Use of Molecular Quantum-Mechanical Approximations Exemplified in the Energy Calculation of the H3— System

Abstract

Certain approximations of molecular quantum mechanics are examined. The size of the resultant error due to approximate methods for specific multicenter integral evaluations are cited. Examination of the Sklar approximate multicenter electron repulsion formula together with the generalizations and extensions of Vroeland and Löwdin allow application of the underlying approximation principle to three center nuclear attraction integrals. Specific approximate formulation of these integrals is given. The accumulation of computational errors arising from the many individual integral approximations in the energy evaluation of the linear H₃^— system is specifically examined.

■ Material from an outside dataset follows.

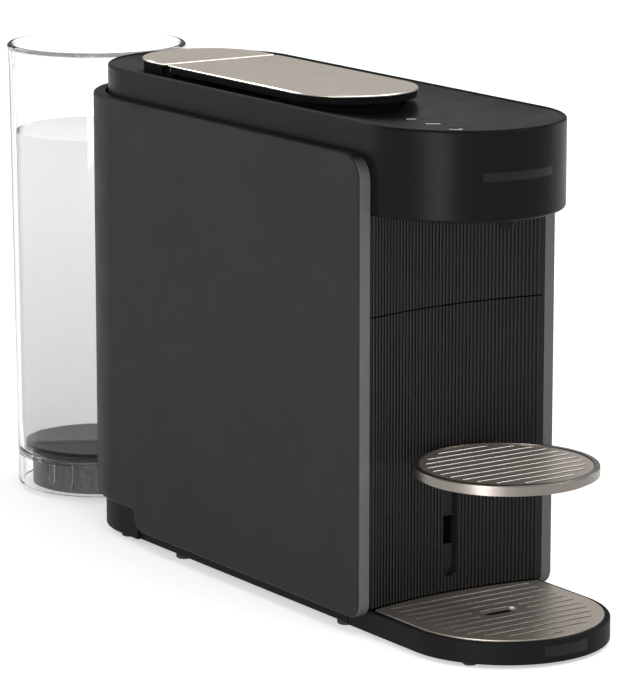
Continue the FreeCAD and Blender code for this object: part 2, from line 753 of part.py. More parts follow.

The ground state energy of this system found from the Heitler‐London and Wang‐like treatments were — 70 kcal/mole and — 84 kcal/mole for the Sklar type approximations, — 1 kcal/mole and — 19 kcal/mole for the Mulliken type approximations, and — 26 kcal/mole and — 41 kcal/mole for exact integral evaluations. It is concluded that the Sklar type approximations, while preferable to the Mulliken type in a few specific evaluations lead like that formulation to considerable discrepancy between the over‐all energy obtained for a polyatomic system. The Sklar approximations have the further disadvantage of requiring two‐center integral evaluations not needed in the over‐all energy calculations. However, both the Sklar and the Mulliken approximations do give a rapid method for evaluating ``best'' distance and effective charge parameters for use with more extensive exact integral variational method calculations.